The Medical assistant asked me why I was there, and my voice cracked as I stated, well I had a miscarriage and I’m pretty sure I’m going to need surgery. And then the Dr. walked in and looked at me with her kind eyes and sincerely stated, “I’m so sorry for your loss.” And my heart broke again, as I sat there in silence, gripping your dads hand for strength. 

And then came another ultrasound to determine what I already knew, surgery was necessary. And I undressed and put my feet up in the gurney, and they started the process, and the tears started coming and the kind Dr. again said, “I’m so sorry for your loss.” And as your dad squeezed my hand and as they numbed my cervix with a needle, I just cried and cried, and the Dr. asked, “Would you like me to stop? Do you need a moment?” and I replied with the bravest voice I could muster, “Just keep going!”

And I just thought it is finished, your life, this chapter of our story, this pregnancy is finished. It’s heartbreaking really. What I would give for you to have a different story, to feel the flutters of your little kicks within me, to feel the weight of your body heavy in my arms, but that isn’t the story God has written for you or for our family. And I trust His story with my whole heart.

My darling, I am filled with thankfulness for your short and beautiful life. May you always know just how much you were wanted by us here on Earth and by your Heavenly Father, but may you rest in the fact that your Heavenly Father wanted you more. And what better place to be than in His hands!

Thank you for allowing me to see just how much I desire another child, I wish it was you. I thank Jesus for your life, for claiming you as His. Yet it pains me to think about all the things we’ll miss out on with you, your birth story, first words, first steps, etc. But I know in due time our paths will cross in Heaven and I can’t wait for that day.

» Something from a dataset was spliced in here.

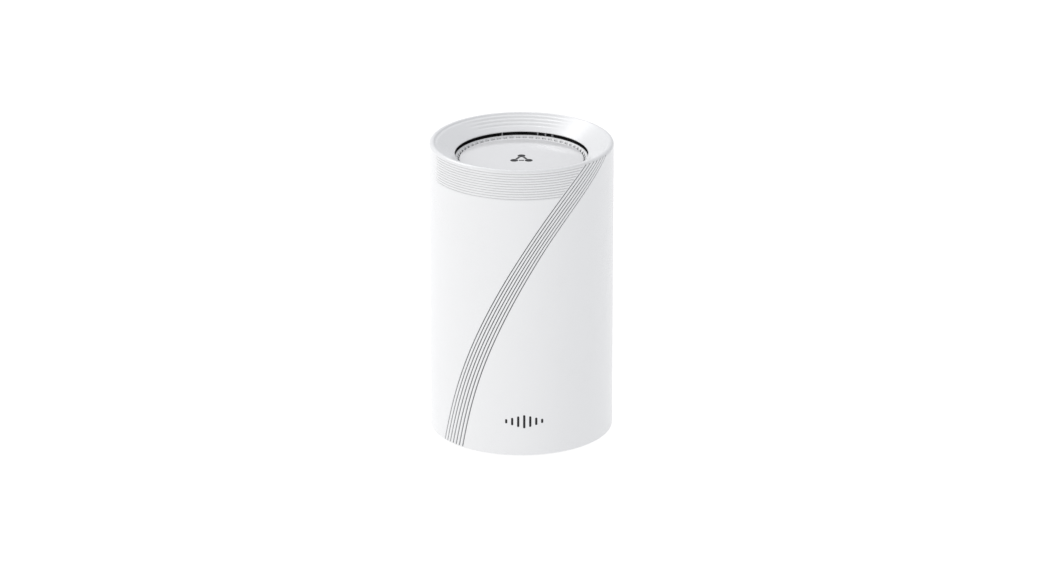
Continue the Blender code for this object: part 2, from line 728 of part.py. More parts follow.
def make_fan(black, grey, brass, copper, steel):
    """The exhaust fan under the top ring. Its rotor turns on a shaft in a bush at the frame's centre."""
    half = FAN_SIZE / 2
    bore = 0.0285
    frame = solid("fan_frame", black, lambda bm: block(bm, (-half, -half, FAN_LOW), (half, half, FAN_HIGH)))
    corners = [
        (sx * FAN_SCREW_SPACING / 2, sy * FAN_SCREW_SPACING / 2) for sx in (-1, 1) for sy in (-1, 1)
    ]

    beyond = 0.0010
    hole_radius = 0.0021

    def openings(bm):
        rod(bm, bore, FAN_LOW - beyond, FAN_HIGH + beyond, steps=INNER_STEPS)
        for place in corners:
            rod(bm, hole_radius, FAN_LOW - beyond, FAN_HIGH + beyond, place, steps=12)

    cut(frame, openings)
    base_top = FAN_LOW + 0.0018
    tube_top = FAN_LOW + 0.0095
    tube_inner, tube_outer, hub_radius = 0.0036, 0.0050, 0.0125
    hub_base = [
        (0.0, base_top),
        (tube_inner, base_top),
        (tube_inner, tube_top),
        (tube_outer, tube_top),
        (tube_outer, base_top),
        (hub_radius, base_top),
        (hub_radius, FAN_LOW),
        (0.0, FAN_LOW),
    ]
    arms, arm_width, arm_inset = 3, 0.0035, 0.0002
    arm_near, arm_far = 0.0060, bore + 0.0006
    arm_low, arm_high = FAN_LOW + arm_inset, base_top - arm_inset
    join(frame, spokes(arms, arm_near, arm_far, arm_width, arm_low, arm_high, first=30))
    join(frame, lambda bm: turned(bm, hub_base, 24, ring=False))

    shaft_radius = 0.0015
    bush = rectangle_ring(shaft_radius + GAP, tube_inner - GAP, base_top + GAP, tube_top + GAP)
    solid("fan_bearing", brass, lambda bm: turned(bm, bush, SMALL_STEPS))
    coil_outer, coil_low, coil_high = 0.0108, 0.1362, 0.1428
    coil = rectangle_ring(tube_outer + GAP, coil_outer, coil_low, coil_high)
    solid("fan_stator", copper, lambda bm: turned(bm, coil, 24))

    spin = bpy.data.objects.new("fan_axis", None)
    spin.location = (0.0, 0.0, FAN_LOW)
    spin.parent = case_frame
    bpy.context.collection.objects.link(spin)
    cup_low = base_top + 0.0012
    cup_top = FAN_HIGH - 0.0015
    cup_ceiling = cup_top - 0.0020
    cup_inner, cup_outer = 0.0113, 0.0130
    cup = [
        (0.0, cup_top),
        (cup_outer, cup_top),
        (cup_outer, cup_low),
        (cup_inner, cup_low),
        (cup_inner, cup_ceiling),
        (shaft_radius, cup_ceiling),
        (shaft_radius, cup_low),
        (0.0, cup_low),
    ]
    rotor = solid("fan_rotor", grey, lambda bm: turned(bm, cup, 32, ring=False), origin=spin.location)
    rotor.parent = spin
    rotor.location = (0.0, 0.0, 0.0)
    blades, blade_root, blade_tip = 9, cup_outer - 0.0008, bore - 0.0012
    join(rotor, fan_blades(blades, blade_root, blade_tip, (cup_low + cup_top) / 2))

    tray_half, tray_low, tray_high = 0.0320, 0.1480, 0.1496
    tray_corner = (tray_half, tray_half, tray_high)
    tray = solid("fan_tray", steel, lambda bm: block(bm, (-tray_half, -tray_half, tray_low), tray_corner))

    def tray_openings(bm):
        rod(bm, bore, tray_low - beyond, tray_high + beyond, steps=INNER_STEPS)
        for place in corners:
            rod(bm, 0.0019, tray_low - beyond, tray_high + beyond, place, steps=12)

    cut(tray, tray_openings)
    head_radius, head_height, shank_radius, shank = 0.0032, 0.0016, 0.0016, 0.0140
    seat_height = tray_high + GAP + head_height
    for number, place in enumerate(corners, 1):
        make_screw(
            f"fan_screw_{number}",
            steel,
            shank,
            (*place, seat_height),
            (0, 0, 1),
            head_radius,
            head_height,
            shank_radius,
        )


def fan_blades(count, near, far, middle):
    """Flat blades set at a pitch of 35 degrees."""
    chord, thickness, pitch = 0.0110, 0.0011, math.radians(35)

    def add(bm):
        for turn in around(count):
            before = len(bm.verts)
            block(bm, (near, -chord / 2, -thickness / 2), (far, chord / 2, thickness / 2))
            bm.verts.ensure_lookup_table()
            matrix = (
                Matrix.Translation((0, 0, middle))
                @ Matrix.Rotation(turn, 4, "Z")
                @ Matrix.Rotation(pitch, 4, "X")
            )
            bmesh.ops.transform(bm, matrix=matrix, verts=bm.verts[before:])

    return add


# Antennas


ANTENNA_ANGLES = (60, 120, 215, 325)
ANTENNA_RADIUS = 0.0473
ANTENNA_LOW = 0.1080
ANTENNA_HIGH = 0.1497
CABLE_RADIUS = 0.0006


def make_antennas(board_material, sleeve):
    """Flat antennas around the upper case, each with a thin coaxial cable to the board's edge."""
    for number, angle in enumerate(ANTENNA_ANGLES, 1):
        turn = math.radians(angle)
        thickness, half_width = 0.0010, 0.0090
        antenna = solid(
            f"antenna_{number}",
            board_material,
            lambda bm: block(
                bm,
                (-thickness / 2, -half_width, ANTENNA_LOW),
                (thickness / 2, half_width, ANTENNA_HIGH),
            ),
        )
        antenna.location = (ANTENNA_RADIUS * math.cos(turn), ANTENNA_RADIUS * math.sin(turn), 0.0)
        antenna.rotation_euler = (0.0, 0.0, turn)
        make_cable(f"antenna_cable_{number}", sleeve, turn)


def make_cable(name, material, turn):
    """A cable held inside the case, from the antenna's foot to the nearer face of the board."""
    side = math.copysign(1.0, math.cos(turn))
    rear = math.sin(turn) > 0
    start_radius, start_height = ANTENNA_RADIUS - 0.0013, ANTENNA_LOW + 0.0040
    start = Vector((start_radius * math.cos(turn), start_radius * math.sin(turn), start_height))
    clear = 0.0004
    end = Vector((side * 0.0365, BOARD_BACK + clear if rear else BOARD_FRONT - clear, 0.0900))
    leave = Vector((0.0, 0.0150 if rear else -0.0300, 0.0))
    drop = Vector((0.0, 0.0, -0.0300))
    count = 16
    route = []
    for i in range(count):
        t = i / (count - 1)
        route.append(
            (1 - t) ** 3 * start
            + 3 * (1 - t) ** 2 * t * (start + drop)
            + 3 * (1 - t) * t**2 * (end + leave)
            + t**3 * end
        )
    curve = bpy.data.curves.new(name, "CURVE")
    curve.dimensions = "3D"
    curve.bevel_depth = CABLE_RADIUS
    curve.bevel_resolution = 2
    curve.use_fill_caps = True
    spline = curve.splines.new("POLY")
    spline.points.add(count - 1)
    for point, place in zip(spline.points, route):
        point.co = (*place, 1.0)
    curve.materials.append(material)
    cable = bpy.data.objects.new(name, curve)
    cable.parent = case_frame
    bpy.context.collection.objects.link(cable)


clear_scene()
case_frame = bpy.data.objects.new("case_frame", None)
bpy.context.collection.objects.link(case_frame)

white = finish("white_casing", (0.86, 0.87, 0.88), 0.38)
gloss_white = finish("gloss_disc", (0.80, 0.80, 0.82), 0.12)
black_plastic = finish("black_plastic", (0.03, 0.03, 0.032), 0.5)
grey_plastic = finish("grey_plastic", (0.20, 0.20, 0.21), 0.5)
panel_grey = finish("panel_grey", (0.72, 0.73, 0.75), 0.45)
rubber_grey = finish("foot_rubber", (0.10, 0.10, 0.10), 0.8)
steel = finish("zinc_steel", (0.60, 0.60, 0.62), 0.35, 1.0)
nickel = finish("nickel_case", (0.66, 0.65, 0.62), 0.3, 1.0)
tin = finish("tin_plate", (0.70, 0.70, 0.68), 0.3, 1.0)
aluminium = finish("extruded_aluminium", (0.62, 0.63, 0.65), 0.4, 1.0)
brass = finish("sintered_brass", (0.60, 0.45, 0.20), 0.4, 1.0)
copper = finish("copper_winding", (0.55, 0.28, 0.14), 0.4, 1.0)
board_green = finish("board_lacquer", (0.02, 0.12, 0.06), 0.35)
chip_black = finish("chip_epoxy", (0.04, 0.04, 0.045), 0.6)
pad_blue = finish("thermal_pad", (0.35, 0.45, 0.60), 0.8)
cable_grey = finish("cable_sleeve", (0.30, 0.30, 0.31), 0.5)

make_outer_shell(white)
make_top(white, gloss_white, black_plastic)
make_base(black_plastic, rubber_grey, steel)
make_port_bezel(panel_grey)
for number, place in enumerate(lan_places(), 1):
    make_lan_jack(f"lan_jack_{number}", place, nickel)
make_usb_port(nickel)
make_dc_jack(black_plastic)
make_wps_button(grey_plastic, chip_black)
make_reset_button(grey_plastic, chip_black)
make_chassis(black_plastic)
make_board(board_green, steel)
make_heatsinks(aluminium, pad_blue)
make_components(chip_black, tin, copper, black_plastic)
make_fan(black_plastic, grey_plastic, brass, copper, steel)
make_antennas(board_green, cable_grey)
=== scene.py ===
"""Mesh wifi node: its finishes and fine shapes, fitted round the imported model.

The sections follow the order of assembly, from the board outwards to the casing. Shapes are worked out in
millimetres and go into their meshes in metres. The front faces -Y, the sockets face +Y and +Z is up.
"""

import math

import bmesh
import bpy
import numpy as np
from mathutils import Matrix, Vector


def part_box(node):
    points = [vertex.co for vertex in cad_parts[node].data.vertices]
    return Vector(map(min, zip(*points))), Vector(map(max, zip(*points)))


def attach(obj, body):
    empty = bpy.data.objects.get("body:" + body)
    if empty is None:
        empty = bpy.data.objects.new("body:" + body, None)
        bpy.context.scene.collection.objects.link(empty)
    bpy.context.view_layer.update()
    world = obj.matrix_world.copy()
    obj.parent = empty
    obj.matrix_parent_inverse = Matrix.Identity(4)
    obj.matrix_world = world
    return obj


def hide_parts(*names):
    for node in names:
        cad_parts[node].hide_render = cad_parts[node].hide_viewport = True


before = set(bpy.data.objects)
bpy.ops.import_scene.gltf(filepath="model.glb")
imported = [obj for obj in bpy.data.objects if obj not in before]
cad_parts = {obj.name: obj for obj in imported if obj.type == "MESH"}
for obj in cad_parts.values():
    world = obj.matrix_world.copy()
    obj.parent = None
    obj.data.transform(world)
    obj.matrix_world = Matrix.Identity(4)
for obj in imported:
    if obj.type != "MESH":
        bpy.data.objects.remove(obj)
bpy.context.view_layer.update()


# Main board: glass-epoxy laminate under green lacquer, with tinned pads and buried tracks that show as
# lighter lines. Four steel screws hold it to the lugs of the inner frame.


class Socket:
    """A shader socket. Arithmetic on it adds Math nodes, and node() adds any other node to the same tree."""

    def __init__(self, tree, output):
        self.tree = tree
        self.output = output

    def node(self, kind, settings=None, inputs=None, output=0):
        """A node of this kind. Its settings come first, then the values or links of its sockets."""
        made = self.tree.nodes.new("ShaderNode" + kind)
        for name, value in (settings or {}).items():
            setattr(made, name, value)
        for name, value in (inputs or {}).items():
            if isinstance(value, Socket):
                self.tree.links.new(value.output, made.inputs[name])
            else:
                made.inputs[name].default_value = value
        return Socket(self.tree, made.outputs[output])

    def maths(self, operation, *values):
        """A Math node on these values. With none passed it stays unlinked and works on its default of 0.5.

        FRACT, FLOOR, SQRT, SINE and ABSOLUTE are called so below. The tracks, pads, dimples, vent holes, wire
        turns and antenna arms that they are meant to draw come out as one even value.
        """
        return self.node("Math", {"operation": operation}, dict(enumerate(values)))

    def __add__(self, other):
        return self.maths("ADD", self, other)

    def __sub__(self, other):
        return self.maths("SUBTRACT", self, other)

    def __rsub__(self, other):
        return self.maths("SUBTRACT", other, self)

    def __mul__(self, other):
        return self.maths("MULTIPLY", self, other)

    def __truediv__(self, other):
        return self.maths("DIVIDE", self, other)

    def __abs__(self):
        return self.maths("ABSOLUTE", self)

    __radd__ = __add__
    __rmul__ = __mul__

    def step(self, low, high):
        """A smooth rise from 0 at low to 1 at high, or a fall if low is the higher."""
        settings = {"interpolation_type": "SMOOTHSTEP"}
        return self.node("MapRange", settings, {"Value": self, "From Min": low, "From Max": high})

    def reach(self, other):
        """The diagonal of this length and another."""
        return (self * self + other * other).maths("SQRT")

    def cell(self, pitch):
        """How far a length is from the middle of its repeat, in millimetres."""
        return ((self / pitch).maths("FRACT") - 0.5) * pitch

    def colours(self, first, second):
        """The first colour where the value is 0 and the second where it is 1."""
        ends = [end if isinstance(end, Socket) else (*end, 1.0) for end in (first, second)]
        return self.node("Mix", {"data_type": "RGBA"}, {0: self, 6: ends[0], 7: ends[1]}, 2)

    def stretched(self, x, y, z):
        return self.node("VectorMath", {"operation": "MULTIPLY"}, {0: self, 1: (x, y, z)})

    def along(self, x, y, z):
        """How far a place is along a direction."""
        return self.node("VectorMath", {"operation": "DOT_PRODUCT"}, {0: self, 1: (x, y, z)}, "Value")

    def noise(self, grain, detail=2.0):
        """Noise whose features are about this many millimetres across."""
        return self.node("TexNoise", None, {"Vector": self, "Scale": 1.0 / grain, "Detail": detail})

    def bump(self, relief):
        """A normal from a height of 0 to 1, for a relief in millimetres."""
        return self.node("Bump", None, {"Height": self, "Distance": relief / 1000.0, "Strength": 1.0})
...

And as we shared the loss of your life with others, they began to share the loss of their own babies with us and it was powerful. And it was such a beautiful reminder that God writes our stories. He gives and He takes away, and we will choose to say, Lord blessed be Your name. 

He has the power to bring me from a place of utter despair and absolute brokenness to a place of full restoration and healing. And I know and trust that as I move forward with each step, stepping out into this new life that looks different than the one I’d envisioned, I'll begin to walk lightly again.

When we are weak, He is strong, and I don’t think this weakness is more apparent than in our grief. But the grief strikes me at the most unexpected times. Just yesterday, your big brother Jack turned to me, patted my stomach and said, I miss my baby sister and a few days before that he grabbed you ultrasound photo out of my bedside drawer and kissed your picture and said I love you baby sister. (We had NO idea whether you were a girl or a boy, but Jack was adamant you were a girl!! and I got tired of correcting him after awhile.) He speaks about you as if he's met you, longing for you before God had even created you, grieving for you in his own way. Lord bless him.

And even though I truly believe that God writes our stories, I never envisioned miscarriage would be written into mine. And my hope and prayer is that He would be glorified and honored through the loss of you, that people would see his graciousness and His hand in our lives and in our story that He is writing.

I love you,

Mama


1 comment:

  1. Malia, this is heartbreaking and so powerful and glorifying to God. I pray that you will continue to keep this faith during this hard, grieving time and that you will be surrounded and overcome by love and peace. Your thoughts, prayers, longings, and all of your emotions are valid, good, and known by God who loves you and loves your sweet baby. All of my hugs to you and your family. Will be praying for you all!